In fact, let’s talk about the Cosmo for a minute. The newest hotel on the Strip, this glittering temple of decadence opened in 2010 and is without doubt where the beautiful people hang out. Needless to say, when our second flight out was cancelled and we realised we were here for the duration, we checked into this place. Any niggling feelings that we should really be suffering along with our Sandy-struck friends back home were soon soothed away by a trip to the spa, where the bathrobes alone are plush enough to lull you into a comfort-induced coma. Later that night, excitement (a couple of glasses of champagne) got the better of us, and we posted a picture on Facebook of the lobster we found ourselves tucking into at the Cosmo’s signature French restaurant, Comme Ça.

“Hurricane Thermidor” garnered surprisingly few “likes”.

Dancing on a podium under the ultra-violet lights, he looked like a greenback version of one of those dreadlocked Puli dogs.

Halloween came and went with another night at The ACT. Considering half the inhabitants of Las Vegas spend most of their working lives in some kind of costume or other, it was surprisingly difficult to find something to wear – and one guy had found a way around this by coming as his winnings, with $1,000 in dollar bills pinned to his clothes.

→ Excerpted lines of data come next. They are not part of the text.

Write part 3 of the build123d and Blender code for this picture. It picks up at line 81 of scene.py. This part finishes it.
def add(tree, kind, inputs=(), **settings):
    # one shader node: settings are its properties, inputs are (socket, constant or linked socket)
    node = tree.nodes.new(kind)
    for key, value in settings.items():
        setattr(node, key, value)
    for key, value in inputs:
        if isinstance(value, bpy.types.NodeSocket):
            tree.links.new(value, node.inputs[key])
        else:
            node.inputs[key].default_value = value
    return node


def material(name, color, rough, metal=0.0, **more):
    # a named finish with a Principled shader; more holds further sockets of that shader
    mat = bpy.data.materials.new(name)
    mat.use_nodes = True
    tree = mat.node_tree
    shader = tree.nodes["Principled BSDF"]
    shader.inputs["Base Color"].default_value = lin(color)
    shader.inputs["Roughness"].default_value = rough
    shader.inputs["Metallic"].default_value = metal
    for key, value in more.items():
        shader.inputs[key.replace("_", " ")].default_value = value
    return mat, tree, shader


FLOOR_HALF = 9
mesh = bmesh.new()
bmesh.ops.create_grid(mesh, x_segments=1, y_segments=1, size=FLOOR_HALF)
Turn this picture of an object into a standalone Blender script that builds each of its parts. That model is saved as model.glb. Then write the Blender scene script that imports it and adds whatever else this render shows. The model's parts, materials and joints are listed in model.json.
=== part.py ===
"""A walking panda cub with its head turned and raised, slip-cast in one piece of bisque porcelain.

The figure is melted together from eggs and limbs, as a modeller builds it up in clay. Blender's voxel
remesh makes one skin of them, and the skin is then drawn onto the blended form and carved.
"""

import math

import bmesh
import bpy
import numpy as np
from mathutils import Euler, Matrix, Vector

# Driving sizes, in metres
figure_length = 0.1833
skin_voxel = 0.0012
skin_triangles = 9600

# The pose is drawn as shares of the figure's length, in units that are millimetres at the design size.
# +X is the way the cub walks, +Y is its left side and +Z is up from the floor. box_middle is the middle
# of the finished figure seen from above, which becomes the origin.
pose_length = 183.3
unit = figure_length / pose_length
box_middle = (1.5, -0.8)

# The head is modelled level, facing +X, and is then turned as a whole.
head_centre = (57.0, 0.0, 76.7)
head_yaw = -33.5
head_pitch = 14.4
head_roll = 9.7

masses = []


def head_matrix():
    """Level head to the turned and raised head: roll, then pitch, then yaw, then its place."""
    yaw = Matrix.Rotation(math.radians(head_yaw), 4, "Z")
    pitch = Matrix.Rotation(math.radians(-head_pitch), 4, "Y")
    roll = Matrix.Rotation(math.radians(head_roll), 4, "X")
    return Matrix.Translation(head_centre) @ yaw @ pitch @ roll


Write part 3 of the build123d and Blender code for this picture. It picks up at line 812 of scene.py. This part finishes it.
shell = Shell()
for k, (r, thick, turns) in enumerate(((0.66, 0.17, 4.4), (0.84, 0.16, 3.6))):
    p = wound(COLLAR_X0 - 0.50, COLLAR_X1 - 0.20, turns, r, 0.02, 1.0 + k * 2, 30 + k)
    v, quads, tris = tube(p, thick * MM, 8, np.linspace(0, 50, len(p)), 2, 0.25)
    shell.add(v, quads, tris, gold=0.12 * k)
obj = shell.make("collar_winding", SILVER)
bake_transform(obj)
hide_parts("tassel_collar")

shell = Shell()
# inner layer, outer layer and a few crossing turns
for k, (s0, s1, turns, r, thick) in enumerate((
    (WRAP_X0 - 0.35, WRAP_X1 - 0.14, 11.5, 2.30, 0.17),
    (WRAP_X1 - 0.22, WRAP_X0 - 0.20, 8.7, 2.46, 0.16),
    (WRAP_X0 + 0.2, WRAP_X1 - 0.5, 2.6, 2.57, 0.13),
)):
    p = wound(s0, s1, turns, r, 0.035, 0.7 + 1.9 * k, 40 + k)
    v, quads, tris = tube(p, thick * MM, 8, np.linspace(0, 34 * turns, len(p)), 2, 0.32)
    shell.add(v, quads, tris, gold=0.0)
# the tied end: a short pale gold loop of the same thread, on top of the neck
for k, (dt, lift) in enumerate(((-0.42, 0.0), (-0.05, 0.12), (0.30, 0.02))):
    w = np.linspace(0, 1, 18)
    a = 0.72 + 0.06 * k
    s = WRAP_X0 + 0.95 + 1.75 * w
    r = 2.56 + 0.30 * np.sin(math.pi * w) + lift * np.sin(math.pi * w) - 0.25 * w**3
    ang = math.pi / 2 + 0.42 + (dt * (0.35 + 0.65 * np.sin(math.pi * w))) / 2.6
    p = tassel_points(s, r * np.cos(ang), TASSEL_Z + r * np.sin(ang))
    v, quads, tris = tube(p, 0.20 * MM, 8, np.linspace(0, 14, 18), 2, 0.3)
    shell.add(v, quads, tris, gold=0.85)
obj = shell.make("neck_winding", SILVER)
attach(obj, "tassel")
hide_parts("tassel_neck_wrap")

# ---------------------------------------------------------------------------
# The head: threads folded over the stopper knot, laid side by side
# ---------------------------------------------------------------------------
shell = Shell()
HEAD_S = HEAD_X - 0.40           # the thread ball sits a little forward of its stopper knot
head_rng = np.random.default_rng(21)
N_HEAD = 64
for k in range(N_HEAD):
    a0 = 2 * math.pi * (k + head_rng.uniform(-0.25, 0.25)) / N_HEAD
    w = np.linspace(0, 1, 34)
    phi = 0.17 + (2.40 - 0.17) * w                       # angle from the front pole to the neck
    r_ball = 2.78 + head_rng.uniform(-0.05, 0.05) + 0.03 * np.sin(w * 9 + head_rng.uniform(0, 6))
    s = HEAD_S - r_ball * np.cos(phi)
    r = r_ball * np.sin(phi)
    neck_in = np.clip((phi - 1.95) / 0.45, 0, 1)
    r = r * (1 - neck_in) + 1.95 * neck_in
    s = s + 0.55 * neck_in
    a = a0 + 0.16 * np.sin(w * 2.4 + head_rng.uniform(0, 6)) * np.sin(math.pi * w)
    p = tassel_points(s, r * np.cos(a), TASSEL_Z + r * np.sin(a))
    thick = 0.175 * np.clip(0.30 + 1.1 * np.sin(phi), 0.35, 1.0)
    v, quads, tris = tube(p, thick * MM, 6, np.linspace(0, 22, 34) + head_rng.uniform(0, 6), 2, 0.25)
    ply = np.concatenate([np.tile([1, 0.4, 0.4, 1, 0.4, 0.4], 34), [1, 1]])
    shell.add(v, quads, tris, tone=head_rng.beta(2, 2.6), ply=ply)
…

Dancing on a podium under the ultra-violet lights, he looked like a greenback version of one of those dreadlocked Puli dogs.

We finally managed to get booked on a flight back to NY that seemed like a cert, and with one night of our impromptu vacation left (by this stage, we weren’t even trying to kid ourselves), we decided to visit Oscar’s steakhouse, located downtown at the Plaza Hotel on the Old Strip, where we found a slice of what felt like old-school Las Vegas at its finest.  “Beef, Booze and Broads” is their strapline, and it turns out the owner is the former Mayer of Vegas, Oscar B. Goodman, who starred as himself in Martin Scorsese’s Casino.

Thinking of our friends who were dealing with the chaos of power-free Manhattan, and knowing what chaos might await us too on our return, we decided to raise a toast to the “perfect storm”, and to the lucky star that had kept us safely out of Sandy’s way.